WASHINGTON — President Obama designated two new national monuments on Wednesday, protecting 1.35 million acres of federal land surrounding the Bears Ears Buttes in southeastern Utah and about 300,000 acres around Gold Butte in Nevada, northeast of Las Vegas.
The monuments are Mr. Obama’s latest effort to protect public lands and waters from development and to nail down as much of his environmental legacy as he can before Donald J. Trump assumes the presidency on Jan. 20.
The new desert monuments, designated under the executive authority of the 1906 Antiquities Act, encompass Native American sites of sacred and archaeological importance, as well as wildlife habitats and hiking and hunting terrain.
Efforts to place the Bears Ears Buttes under federal protection have been underway since 1936, when President Franklin D. Roosevelt’s interior secretary, Harold L. Ickes, proposed the monument designation. Native American tribes began promoting legislation to protect Gold Butte in 2008.
“Today’s actions will help protect this cultural legacy and will ensure that future generations are able to enjoy and appreciate these scenic and historic landscapes,” Mr. Obama said in a statement.
But some local residents and elected officials have opposed the Obama administration’s extensive efforts to protect Western landscapes, calling them federal land grabs. The family of a Nevada rancher, Cliven Bundy, helped take over a national wildlife refuge this year in protest against such federal actions.
While Mr. Trump has vowed to undo the Obama-era environmental agenda, White House officials said they did not believe he would have the authority to reverse Mr. Obama’s park, monument and wilderness designations under the 1906 law. No president has undone a predecessor’s designations in the law’s 110-year history.

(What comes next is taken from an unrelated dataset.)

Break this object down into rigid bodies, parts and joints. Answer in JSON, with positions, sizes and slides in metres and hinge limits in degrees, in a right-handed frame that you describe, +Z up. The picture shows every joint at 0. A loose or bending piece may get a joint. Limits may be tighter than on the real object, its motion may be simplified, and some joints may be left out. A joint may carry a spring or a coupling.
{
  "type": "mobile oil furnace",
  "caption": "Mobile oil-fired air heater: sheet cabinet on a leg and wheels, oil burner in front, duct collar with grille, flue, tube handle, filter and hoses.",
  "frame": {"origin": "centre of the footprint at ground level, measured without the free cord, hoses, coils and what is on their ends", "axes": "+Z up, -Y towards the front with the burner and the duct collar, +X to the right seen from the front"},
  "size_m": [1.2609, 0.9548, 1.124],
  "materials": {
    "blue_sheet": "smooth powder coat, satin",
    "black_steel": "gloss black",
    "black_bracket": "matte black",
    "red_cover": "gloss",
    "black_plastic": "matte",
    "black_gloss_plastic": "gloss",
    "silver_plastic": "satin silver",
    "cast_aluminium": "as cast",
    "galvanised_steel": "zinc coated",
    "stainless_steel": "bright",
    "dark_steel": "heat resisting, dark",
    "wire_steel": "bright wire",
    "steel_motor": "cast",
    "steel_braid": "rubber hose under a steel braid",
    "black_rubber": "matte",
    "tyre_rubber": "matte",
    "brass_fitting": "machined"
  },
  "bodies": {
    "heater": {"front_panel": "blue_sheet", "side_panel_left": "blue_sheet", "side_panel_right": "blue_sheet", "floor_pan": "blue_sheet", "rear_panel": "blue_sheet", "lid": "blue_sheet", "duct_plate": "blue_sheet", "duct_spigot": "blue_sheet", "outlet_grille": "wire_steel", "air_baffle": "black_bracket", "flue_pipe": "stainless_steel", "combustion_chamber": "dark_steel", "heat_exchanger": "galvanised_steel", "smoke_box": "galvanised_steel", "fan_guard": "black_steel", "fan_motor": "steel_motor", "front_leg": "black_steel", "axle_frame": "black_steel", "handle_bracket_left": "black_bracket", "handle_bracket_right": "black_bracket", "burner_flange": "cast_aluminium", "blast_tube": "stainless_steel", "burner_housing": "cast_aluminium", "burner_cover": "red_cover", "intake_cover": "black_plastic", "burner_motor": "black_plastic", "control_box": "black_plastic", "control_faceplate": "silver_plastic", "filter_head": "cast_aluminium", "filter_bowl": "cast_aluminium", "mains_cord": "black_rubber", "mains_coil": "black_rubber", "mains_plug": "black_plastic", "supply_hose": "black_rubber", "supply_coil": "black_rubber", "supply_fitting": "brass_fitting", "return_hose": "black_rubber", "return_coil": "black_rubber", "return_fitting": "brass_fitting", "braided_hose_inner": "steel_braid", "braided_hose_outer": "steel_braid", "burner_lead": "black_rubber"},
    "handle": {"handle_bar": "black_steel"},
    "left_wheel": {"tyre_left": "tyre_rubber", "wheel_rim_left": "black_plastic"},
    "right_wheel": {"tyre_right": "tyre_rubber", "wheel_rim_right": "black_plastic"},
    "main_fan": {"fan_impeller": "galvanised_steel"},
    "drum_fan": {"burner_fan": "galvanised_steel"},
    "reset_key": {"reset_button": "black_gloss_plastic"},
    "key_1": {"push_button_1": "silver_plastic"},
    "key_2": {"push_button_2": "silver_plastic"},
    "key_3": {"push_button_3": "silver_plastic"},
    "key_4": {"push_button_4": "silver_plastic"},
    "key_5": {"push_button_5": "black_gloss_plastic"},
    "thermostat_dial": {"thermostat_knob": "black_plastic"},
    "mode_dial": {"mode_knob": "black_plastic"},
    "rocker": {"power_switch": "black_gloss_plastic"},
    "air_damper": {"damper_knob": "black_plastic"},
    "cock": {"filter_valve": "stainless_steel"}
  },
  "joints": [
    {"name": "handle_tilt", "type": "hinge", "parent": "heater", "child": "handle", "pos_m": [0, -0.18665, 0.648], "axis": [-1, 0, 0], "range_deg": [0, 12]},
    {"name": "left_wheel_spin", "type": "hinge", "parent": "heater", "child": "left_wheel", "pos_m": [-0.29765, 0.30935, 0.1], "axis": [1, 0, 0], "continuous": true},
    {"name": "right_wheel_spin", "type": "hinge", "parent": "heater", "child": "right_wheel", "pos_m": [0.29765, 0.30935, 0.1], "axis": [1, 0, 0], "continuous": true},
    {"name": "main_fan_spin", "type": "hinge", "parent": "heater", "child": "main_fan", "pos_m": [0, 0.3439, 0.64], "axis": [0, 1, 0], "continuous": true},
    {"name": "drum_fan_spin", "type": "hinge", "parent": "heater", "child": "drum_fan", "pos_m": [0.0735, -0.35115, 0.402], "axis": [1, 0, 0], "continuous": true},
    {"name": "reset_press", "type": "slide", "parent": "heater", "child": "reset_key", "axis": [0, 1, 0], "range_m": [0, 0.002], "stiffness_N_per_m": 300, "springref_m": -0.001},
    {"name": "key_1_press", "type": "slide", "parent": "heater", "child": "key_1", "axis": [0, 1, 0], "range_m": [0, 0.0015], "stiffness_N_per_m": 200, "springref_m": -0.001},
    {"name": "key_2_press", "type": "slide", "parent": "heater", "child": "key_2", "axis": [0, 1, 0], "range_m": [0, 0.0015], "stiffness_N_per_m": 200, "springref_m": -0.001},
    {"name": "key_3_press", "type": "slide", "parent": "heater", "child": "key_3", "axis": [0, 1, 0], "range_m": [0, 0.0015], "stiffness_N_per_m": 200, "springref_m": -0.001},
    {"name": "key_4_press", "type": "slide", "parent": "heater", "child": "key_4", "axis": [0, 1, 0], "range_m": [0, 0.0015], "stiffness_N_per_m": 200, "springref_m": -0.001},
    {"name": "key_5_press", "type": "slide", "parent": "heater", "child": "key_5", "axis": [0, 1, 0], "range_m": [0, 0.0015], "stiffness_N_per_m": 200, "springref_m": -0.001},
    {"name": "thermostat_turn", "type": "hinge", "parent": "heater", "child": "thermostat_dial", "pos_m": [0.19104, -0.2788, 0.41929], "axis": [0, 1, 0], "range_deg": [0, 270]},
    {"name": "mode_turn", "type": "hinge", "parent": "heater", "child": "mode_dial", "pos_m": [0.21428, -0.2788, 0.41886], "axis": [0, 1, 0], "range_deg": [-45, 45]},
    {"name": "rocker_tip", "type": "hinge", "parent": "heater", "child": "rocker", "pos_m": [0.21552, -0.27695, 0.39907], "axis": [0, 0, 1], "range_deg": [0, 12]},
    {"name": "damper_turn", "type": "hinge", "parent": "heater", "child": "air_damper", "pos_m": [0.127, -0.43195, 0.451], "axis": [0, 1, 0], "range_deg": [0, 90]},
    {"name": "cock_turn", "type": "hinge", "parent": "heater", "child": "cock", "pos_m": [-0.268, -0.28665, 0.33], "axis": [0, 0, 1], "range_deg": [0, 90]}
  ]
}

“The Antiquities Act gives the authority to create monuments and does not give explicit authority to undo them,” said Christy Goldfuss, the managing director of the White House Council on Environmental Quality.

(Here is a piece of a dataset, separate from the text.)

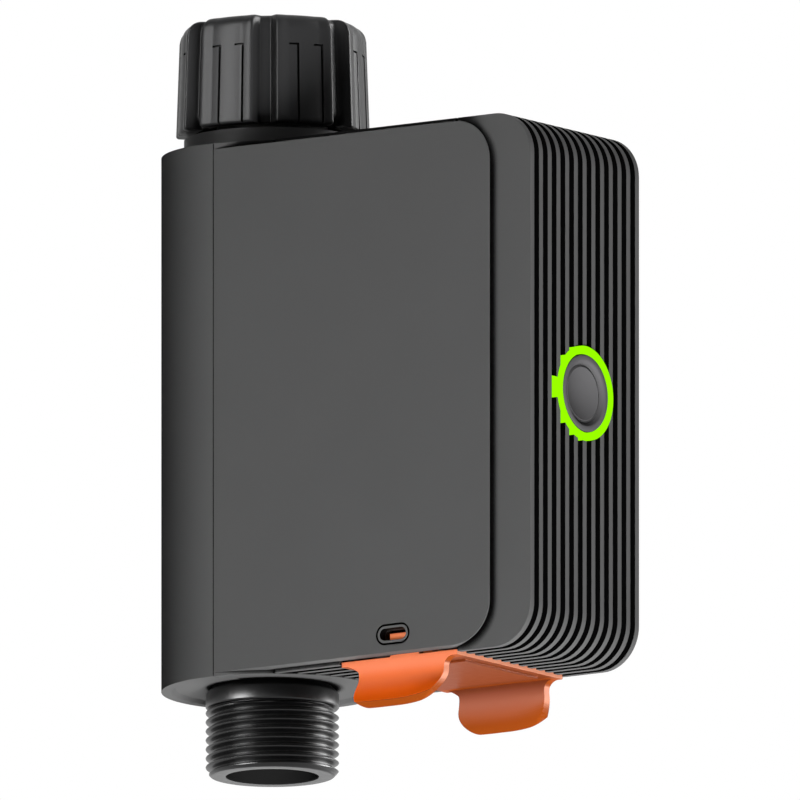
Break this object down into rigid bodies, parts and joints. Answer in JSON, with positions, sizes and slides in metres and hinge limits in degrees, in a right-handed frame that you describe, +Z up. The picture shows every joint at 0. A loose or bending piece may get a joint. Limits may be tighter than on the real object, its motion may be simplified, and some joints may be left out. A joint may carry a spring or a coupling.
{
  "type": "smart irrigation timer",
  "caption": "Tap-mounted irrigation timer: swivel inlet nut, threaded hose outlet, slide-out ribbed control module, orange latch and a round button in a light ring.",
  "frame": {"origin": "centre of the mouth of the inlet nut, on the water axis", "axes": "+Z up along the water axis, against the flow; the ribbed front with the button faces -Y; +X across the width"},
  "size_m": [0.044, 0.0978, 0.1505],
  "materials": {
    "casing_grey": "fine matt moulded finish",
    "fitting_black": "satin moulded black",
    "latch_orange": "satin moulded orange",
    "button_grey": "fine matt moulded finish",
    "ring_green": "clear light guide, lit green",
    "inner_grey": "plain moulded finish",
    "gear_white": "plain acetal",
    "seal_black": "smooth rubber",
    "seat_white": "smooth seat plastic",
    "steel": "plain steel",
    "ball_chrome": "polished",
    "gold_contact": "plated contact",
    "board_green": "circuit board",
    "led_white": "lamp package",
    "cell_sleeve": "plain sleeve"
  },
  "bodies": {
    "casing": {"rear_cover": "casing_grey", "housing_body": "casing_grey", "casing_seals": "seal_black", "window_bezels": "casing_grey", "outlet_spout": "fitting_black", "spout_seal": "seal_black", "valve_body": "casing_grey", "nut_retaining_ring": "steel", "hose_washer": "seal_black", "inlet_filter": "gear_white", "ball_seats": "seat_white", "drive_motor": "steel", "gear_axle": "steel", "gear_case": "inner_grey", "gear_case_cover": "inner_grey", "gear_case_screws": "steel", "turbine_axle": "steel", "turbine_carriers": "inner_grey", "flow_sensor": "board_green", "contact_block": "inner_grey", "contact_pads": "gold_contact"},
    "inlet_nut": {"inlet_nut": "fitting_black"},
    "valve_spindle": {"valve_ball": "ball_chrome", "valve_stem": "steel", "stem_seals": "seal_black", "output_gear": "gear_white"},
    "reduction": {"reduction_gear": "gear_white"},
    "motor_pinion": {"drive_pinion": "gear_white"},
    "turbine": {"turbine_rotor": "gear_white"},
    "module": {"module_shell": "casing_grey", "module_seal": "seal_black", "module_back": "inner_grey", "module_screws": "steel", "module_contacts": "gold_contact", "light_ring": "ring_green", "button_switch": "steel", "control_board": "board_green", "board_screws": "steel", "radio_module": "steel", "status_leds": "led_white", "battery_holder": "inner_grey", "battery_contacts": "steel", "battery_cell_1": "cell_sleeve", "battery_cell_2": "cell_sleeve", "battery_cell_3": "cell_sleeve", "battery_cell_4": "cell_sleeve"},
    "button": {"power_button": "button_grey", "switch_plunger": "gear_white"},
    "latch": {"release_latch": "latch_orange"}
  },
  "joints": [
    {"name": "nut_swivel", "type": "hinge", "parent": "casing", "child": "inlet_nut", "pos_m": [0, 0, -0.01], "axis": [0, 0, 1], "continuous": true},
    {"name": "module_slide", "type": "slide", "parent": "casing", "child": "module", "axis": [0, -1, 0], "range_m": [0, 0.037]},
    {"name": "latch_slide", "type": "slide", "parent": "casing", "child": "latch", "axis": [0, 0, 1], "range_m": [0, 0.0024]},
    {"name": "button_press", "type": "slide", "parent": "module", "child": "button", "axis": [0, 1, 0], "range_m": [0, 0.0006], "stiffness_N_per_m": 900, "springref_m": -0.0006},
    {"name": "valve_turn", "type": "hinge", "parent": "casing", "child": "valve_spindle", "pos_m": [0, 0, -0.1045], "axis": [0, 1, 0], "range_deg": [0, 90]},
    {"name": "reduction_turn", "type": "hinge", "parent": "casing", "child": "reduction", "pos_m": [0, 0, -0.0901], "axis": [0, 1, 0], "range_deg": [-235, 1]},
    {"name": "pinion_turn", "type": "hinge", "parent": "casing", "child": "motor_pinion", "pos_m": [0, 0, -0.0773], "axis": [0, 1, 0], "range_deg": [-2, 517]},
    {"name": "turbine_spin", "type": "hinge", "parent": "casing", "child": "turbine", "pos_m": [0, 0, -0.0505], "axis": [0, 0, 1], "continuous": true}
  ],
  "couplings": [
    {"joint": "reduction_turn", "follows": "valve_turn", "ratio": -2.6},
    {"joint": "pinion_turn", "follows": "valve_turn", "ratio": 5.72}
  ]
}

However, after Mr. Obama this month used an obscure provision of a 1953 law to place about 115 million acres in the Arctic Ocean and about 3.8 million acres of the Atlantic Ocean permanently off-limits to drilling, opponents, including oil companies, said they intended to file a legal challenge.

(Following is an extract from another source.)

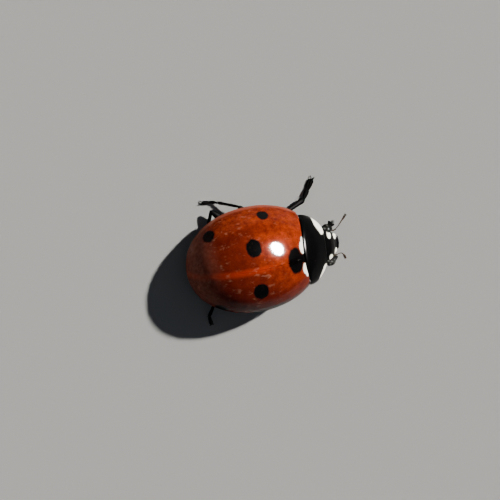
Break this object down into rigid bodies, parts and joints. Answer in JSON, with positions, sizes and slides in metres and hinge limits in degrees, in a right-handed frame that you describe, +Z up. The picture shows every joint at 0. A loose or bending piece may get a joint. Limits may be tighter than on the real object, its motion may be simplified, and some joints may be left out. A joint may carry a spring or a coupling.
{
  "type": "seven-spot ladybird",
  "caption": "Standing life-size seven-spot ladybird: domed red wing cases with black spots, black pronotum with white corners, small head with clubbed feelers, bent legs.",
  "frame": {"origin": "bottom centre of the bounding box, on the level floor that the feet stand on", "axes": "+Z up, -Y the way the ladybird faces, +X its left"},
  "size_m": [0.0066, 0.0088, 0.0035],
  "materials": {
    "wing_case": "glossy orange-red cuticle with black spots and a white mark at each side of the scutellum",
    "pronotum": "glossy black cuticle with creamy white front corners",
    "head": "finely pitted black cuticle with small creamy marks",
    "eye": "black faceted eye",
    "feeler": "dark brown, satin",
    "underside": "black cuticle, finely pitted, with short grey down",
    "leg": "black cuticle, satin"
  },
  "bodies": {
    "root": {"abdomen": "underside", "antenna_club_left": "feeler", "antenna_club_right": "feeler", "antenna_stalk_left": "feeler", "antenna_stalk_right": "feeler", "coxa_front_left": "leg", "coxa_front_right": "leg", "coxa_hind_left": "leg", "coxa_hind_right": "leg", "coxa_middle_left": "leg", "coxa_middle_right": "leg", "elytron_left": "wing_case", "elytron_right": "wing_case", "eye_left": "eye", "eye_right": "eye", "femur_front_left": "leg", "femur_front_right": "leg", "femur_hind_left": "leg", "femur_hind_right": "leg", "femur_middle_left": "leg", "femur_middle_right": "leg", "head": "head", "labrum": "head", "mandible_left": "head", "mandible_right": "head", "palp_left": "feeler", "palp_right": "feeler", "pronotum": "pronotum", "prothorax": "underside", "scutellum": "pronotum", "tarsus_front_left": "leg", "tarsus_front_right": "leg", "tarsus_hind_left": "leg", "tarsus_hind_right": "leg", "tarsus_middle_left": "leg", "tarsus_middle_right": "leg", "thorax": "underside", "tibia_front_left": "leg", "tibia_front_right": "leg", "tibia_hind_left": "leg", "tibia_hind_right": "leg", "tibia_middle_left": "leg", "tibia_middle_right": "leg"}
  },
  "joints": []
}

Native American groups and environmentalists hailed Mr. Obama’s moves Wednesday in Nevada and Utah.
“This is an exciting day for Navajo Nation,” Russell Begaye, the tribe’s president, said in a phone call with reporters.
“We have always looked to Bears Ears as a place of refuge, as a place where we can gather herbs and plants and as a place of sacredness,” he said. “It is a place of safety and fortitude. It is a place where our ancestors hid and survived from U.S. cavalry during the Long War.”